Gabapentin for RLS Patients

Gabapentin is an epilepsy drug, a form of which is sometimes prescribed for severe cases of restless leg syndrome.  It is a GABA (Gamma-Aminobutyric acid) analogue.  GABA is a major neurotransmitter in the brain. Gabapentin is sold under the brand name Neurontin (and Fanatrex and other brands) and is employed for headache pain in addition to epilepsy.  

The drug company XenoPort Inc markets gabapentin enacarbil, a prodrug that turns into gabapentin inside the body, under the brand name Horizant®. Giving the patient the drug in this form overcomes some of the imitations that gabapentin used as an epilepsy drug has in treatment of RLS: namely short half-life and variable bioavailability.

The FDA approved gabapentin enacarbil for RLS in 2011.  Other forms of gabapentin are not labeled for RLS. These are pills that are taken in the evening.  Dosage is 600 mg of gabapentin enacarbil.

Several clinical trials around the world have found gabapentin
enacarbi helps with RLS and is tolerated within reason.  A big study published in 2010 concluded the drug could be useful for people with moderate to severe RLS for as long as nine months. Another study found it worked well as long as a year.

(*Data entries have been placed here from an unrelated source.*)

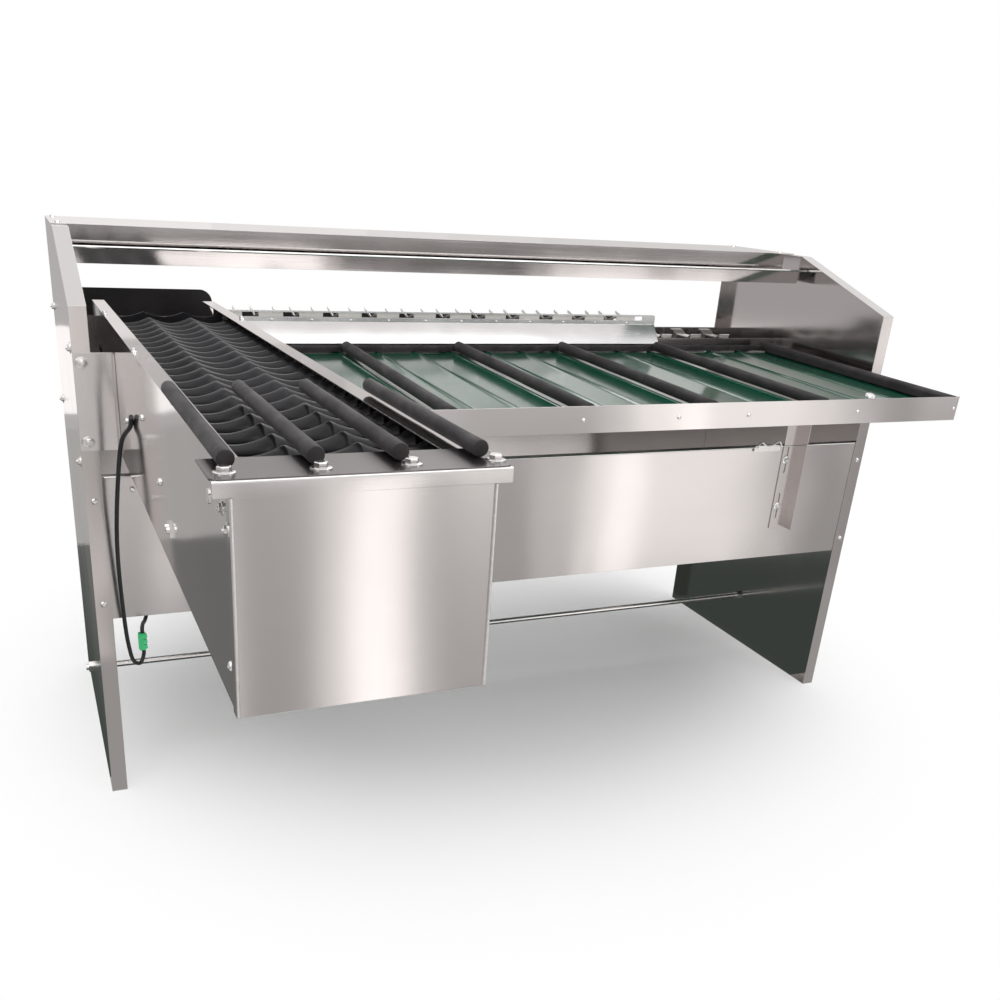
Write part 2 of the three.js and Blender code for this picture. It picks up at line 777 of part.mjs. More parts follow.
// Weigh levers.
const prong_rear_y = carrier_rear_y;
const prong_middle_y = (pan_front_y + prong_rear_y) / 2;
function weigh_lever(grade) {
  const first_x = pan_first_x + grade * lever_span;
  const middle_x = first_x + lever_span / 2 - station_pitch / 2;
  const left_x = middle_x - lever_half_length;
  const right_x = middle_x + lever_half_length;
  const trunnion_reach = lever_end_clearance + lever_rib_thickness;
  const tail_start_y = rocking_bar_y + rocking_bar_half - weld_bite;
  const pieces = [
    box(left_x, right_x, rocking_bar_y - rocking_bar_half, rocking_bar_y + rocking_bar_half,
      rocking_bar_z - rocking_bar_half, rocking_bar_z + rocking_bar_half),
    rod_x(trunnion_radius - running_clearance, left_x - trunnion_reach, right_x + trunnion_reach,
      rocking_bar_y, rocking_bar_z, trunnion_segments),
    box(middle_x - tail_half, middle_x + tail_half, tail_start_y, tail_end_y,
      rocking_bar_z - tail_half, rocking_bar_z + tail_half - weld_bite),
    rod_y(counterweight_radius, tail_end_y - counterweight_length - weld_bite,
      tail_end_y - weld_bite, middle_x, rocking_bar_z, bar_segments),
  ];
  for (let lane = 0; lane < lane_count; lane += 1) {
    const x = first_x + lane * station_pitch;
    const half = pan_width / 2;
    pieces.push(box(x - half, x + half, pan_front_y, pan_front_y + pan_sheet,
      pan_top - pan_plate_height, pan_top));
    pieces.push(box(x - lever_arm_width / 2, x + lever_arm_width / 2, pan_front_y,
      pan_front_y + lever_arm_depth, rocking_bar_z, pan_top - pan_plate_height + weld_bite));
    const prong = shape_of([
      [pan_front_y + weld_bite, pan_top],
      [pan_front_y + weld_bite, pan_top - prong_depth],
      [prong_middle_y, pan_top - prong_dip - prong_depth],
      [prong_rear_y, pan_top - prong_depth],
      [prong_rear_y, pan_top],
      [prong_middle_y, pan_top - prong_dip],
    ]);
    pieces.push(prism_x(prong, x - half, x - half + prong_thickness));
    pieces.push(prism_x(prong, x + half - prong_thickness, x + half));
  }
  return joined(pieces);
}
for (let grade = 0; grade < graded_count; grade += 1) {
  add(`weigh_lever_${grade + 1}`, weigh_lever(grade), stainless);
}

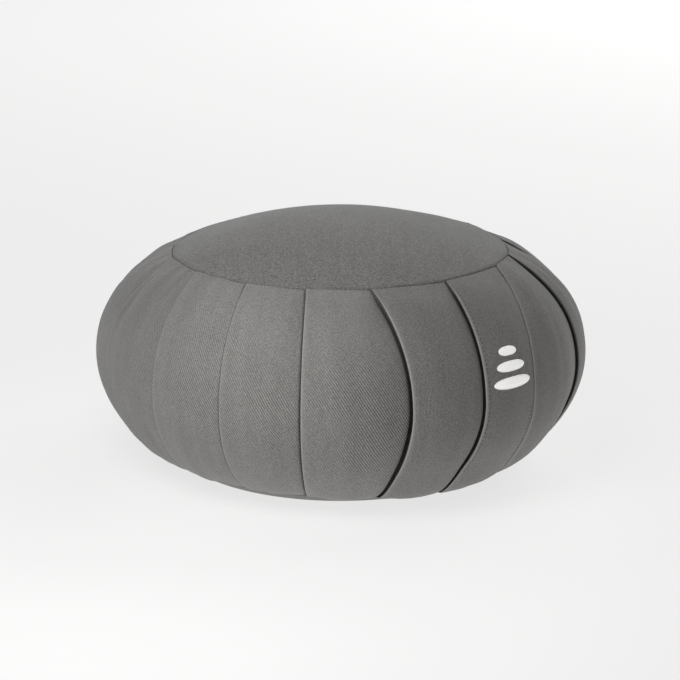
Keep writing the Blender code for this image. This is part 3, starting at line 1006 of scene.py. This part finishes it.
def foldPath(index, beside, start, end):
    # a line that keeps so many millimetres to the right of a fold's edge
    path = []
    steps = sewing["foldSteps"]
    for step in range(steps + 1):
        t = start + (end - start) * step / steps
        point = sideCurve(t)
        turn = strayedAngle(index, t) + math.degrees(beside * mm / point.x)
        path.append(around(turn, point.x + sewing["offSide"] * mm, point.y))
    return path


def seamStitches(surface, material):
    out, up = sewing["topSeam"]
    path = ringPath(topSeamRadius + out * mm, topSeamHeight + up * mm, 0.0)
    path = [slumped(point) for point in path]
    sew("topSeamStitches", stitchesAlong(surface, path, 1), material)
    out, up = sewing["bottomSeam"]
    path = ringPath(bottomSeamRadius + out * mm, bottomSeamHeight + up * mm, 1.0)
    sew("bottomSeamStitches", stitchesAlong(surface, path, 2), material)


def foldStitches(surface, material):
    # the panel with the motif is topstitched down its left side, and low down on its right
    beside = sewing["besideFold"]
    places = stitchesAlong(surface, foldPath(4, beside, 0.04, 0.96), 3)
    places += stitchesAlong(surface, foldPath(5, -beside, 0.55, 0.96), 4)
    sew("panelTopstitches", places, material)


# the embroidered motif: three stacked pebbles in satin stitch

motif = {
    "pitch": 0.85,             # millimetres from one thread to the next
    "thread": 1.1,             # a strand is half this; drawn fuller so that it shows
    "slant": 14,               # degrees that the stitches lean
    "above": 0.25,
    "shortest": 1.2,
    "ragged": 0.05,            # how unevenly the stitches end, by their length
    "ends": (2.6, 0.45),       # the curve of a pebble's ends
}
pebbleColumns = ("node", "piece", "width", "height")
pebbleRows = (
    ("motif_pebble_low", "satinPebbleLow", 32.0, 9.0),
    ("motif_pebble_mid", "satinPebbleMid", 24.0, 8.2),
    ("motif_pebble_top", "satinPebbleTop", 15.0, 7.4),
)
pebbles = [dict(zip(pebbleColumns, row)) for row in pebbleRows]


def satinPebble(pebble, surface, material):
    low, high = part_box(pebble["node"])
    centre, outward, _, _ = surface.find_nearest((low + high) / 2)
    across = Vector((0, 0, 1)).cross(outward).normalized()
    if across.x < 0:
        across = -across
    count = round(pebble["width"] / motif["pitch"])
    full, blunt = motif["ends"]
    places = []
    for number in range(count):
        place = (number + 0.5) / count * 2 - 1
        spot = centre + across * place * pebble["width"] / 2 * mm
        spot, outward, _, _ = surface.find_nearest(spot)
        upward = (Vector((0, 0, 1)) - outward * outward.z).normalized()
        lean = Matrix.Rotation(math.radians(motif["slant"]), 3, outward)
        length = pebble["height"] * (1 - abs(place) ** full) ** blunt
        ragged = 1 + motif["ragged"] * noise.noise(Vector((number * 1.7, pebble["width"], 0)))
        places.append(stitchPlace(
            spot + outward * motif["above"] * mm, lean @ upward, outward,
            max(length * ragged, motif["shortest"]) * mm, motif["thread"] * mm,
        ))
    piece = sew(pebble["piece"], places, material)
    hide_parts(pebble["node"])


# stage

stage = {
    "colour": "8e8e8d",        # a lit table under thin white paper: part glow, part shade
    "glow": 0.718,
    "size": 14.0,
}


def makeStage():
    bm = bmesh.new()
    bmesh.ops.create_grid(bm, x_segments=1, y_segments=1, size=stage["size"] / 2)
    material, tree, shader = newMaterial("paperOnLightTable")
    shader.inputs["Base Color"].default_value = linear(stage["colour"])
    shader.inputs["Roughness"].default_value = 1.0
    shader.inputs["Specular IOR Level"].default_value = 0.0
    shader.inputs["Emission Color"].default_value = (1.0, 1.0, 1.0, 1.0)
    shader.inputs["Emission Strength"].default_value = stage["glow"]
    floor = newPiece(bm, "floor", material)


# camera and light

view = {
    "distance": 1.65,
    "rise": 16.1,              # degrees above level
    "aim": 78.5,               # millimetres above the floor
    "lens": 128.4,
    "sensor": 36,
}

# turn in degrees from the front towards +X, rise in degrees above level, then metres, as seen
# from the cushion
lightColumns = ("name", "turn", "rise", "distance", "wide", "tall", "watts")
lightRows = (
    ("keyStrip", -12, 35, 0.55, 0.15, 0.70, 0.60),
    ("keySquare", -30, 35, 0.45, 0.20, 0.20, 0.73),
    ("lowFill", -25, 10, 0.50, 0.15, 0.15, 0.11),
    ("backRight", 130, 30, 3.0, 1.6, 1.6, 28.0),
    ("back", 160, 25, 3.0, 1.6, 1.6, 34.0),
    ("backLeft", -140, 30, 3.0, 1.6, 1.6, 8.0),
)
lights = [dict(zip(lightColumns, row)) for row in lightRows]
worldStrength = 0.01


def makeCamera():
    data = bpy.data.cameras.new("camera")
    data.lens = view["lens"]
    data.sensor_width = view["sensor"]
    camera = bpy.data.objects.new("camera", data)
    bpy.context.scene.collection.objects.link(camera)
    rise = math.radians(view["rise"])
    back = Vector((0, -math.cos(rise), math.sin(rise)))
    camera.location = Vector((0, 0, view["aim"] * mm)) + back * view["distance"]
    camera.rotation_euler = (-back).to_track_quat("-Z", "Y").to_euler()
    bpy.context.scene.camera = camera


def makeLights():
    target = Vector((0, 0, widestHeight))
    for light in lights:
        data = bpy.data.lights.new(light["name"], "AREA")
        data.shape = "RECTANGLE"
        data.size = light["wide"]
        data.size_y = light["tall"]
        data.energy = light["watts"]
        lamp = bpy.data.objects.new(light["name"], data)
        bpy.context.scene.collection.objects.link(lamp)
        rise = math.radians(light["rise"])
        away = around(light["turn"], math.cos(rise), math.sin(rise))
        lamp.location = target + away * light["distance"]
        lamp.rotation_euler = (-away).to_track_quat("-Z", "Y").to_euler()
        lamp.visible_camera = False
    world = bpy.data.worlds.new("dimRoom")
    world.use_nodes = True
    world.node_tree.nodes["Background"].inputs["Color"].default_value = (1, 1, 1, 1)
    world.node_tree.nodes["Background"].inputs["Strength"].default_value = worldStrength
    bpy.context.scene.world = world
    bpy.context.scene.view_settings.view_transform = "Standard"


makeCamera()
makeLights()
makeStage()
print("stage: camera, lights and floor")
bandPiece = pleatedBand(cottonTwill("cottonTwillSide"))
surface = clothSurface(bandPiece)
print("stage: pleated band")
topRound(cottonTwill("cottonTwillTop"))
bottomRound(cottonTwill("cottonTwillBottom"))
print("stage: top and bottom rounds")
seamThread = sewingThread()
seamStitches(surface, seamThread)
foldStitches(surface, seamThread)
print("stage: stitching")
floss = embroideryThread()
for pebble in pebbles:
    satinPebble(pebble, surface, floss)
print("stage: motif")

An Austrian study purported to look at gabapentin versus ropinirole for RLS but concluded that they both work.  Neither was said to be better than the other.

A Spanish study found that not only does gabapentin enacarbil help relieve RLS symptoms, but it also helps sleep architecture.

Gabapentin is classified as an alpha-2 delta drug because it binds to a protein important in the calcium channel.

There are many potential side effects.  Bad ones include swelling in the head area, rash, and hoarseness.  It can also cause changes in mental health in a small number of people.  Be sure to mention side effects to the prescribing doctor.